● **Given task**
Extract every line that includes the string "joints".

● **Data section**
- - -

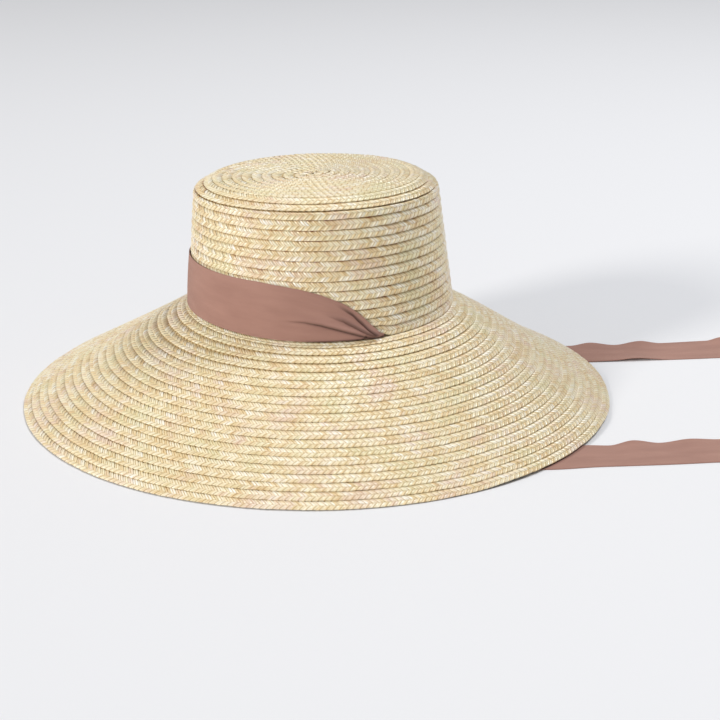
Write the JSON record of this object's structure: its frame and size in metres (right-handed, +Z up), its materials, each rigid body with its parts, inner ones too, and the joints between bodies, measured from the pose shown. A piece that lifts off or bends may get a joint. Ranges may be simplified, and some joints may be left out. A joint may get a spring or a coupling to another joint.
{
  "type": "wide-brim straw hat",
  "caption": "Straw sun hat of sewn braid with a flat-topped crown and a wide sloping brim; a ribbon wraps the crown, passes through its slits and trails behind as ties.",
  "frame": {"origin": "under the middle of the rim, on the plane that the rim rests on", "axes": "+Z up out of the crown, -Y to the front of the hat, +Y to the back where the ties trail, +X to the wearer's left"},
  "size_m": [0.4136, 0.5648, 0.1701],
  "materials": {
    "straw": "plaited natural wheat straw, sewn in rows, pale gold with a waxy sheen",
    "ribbon": "matt dusty rose-brown woven ribbon"
  },
  "bodies": {
    "root": {"crown": "straw", "brim": "straw", "ribbon_band": "ribbon", "ribbon_tie_left": "ribbon", "ribbon_tie_right": "ribbon"}
  },
  "joints": []
}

- - -

● **Answer for the task**
Write the JSON record of this object's structure: its frame and size in metres (right-handed, +Z up), its materials, each rigid body with its parts, inner ones too, and the joints between bodies, measured from the pose shown. A piece that lifts off or bends may get a joint. Ranges may be simplified, and some joints may be left out. A joint may get a spring or a coupling to another joint.
  "joints": []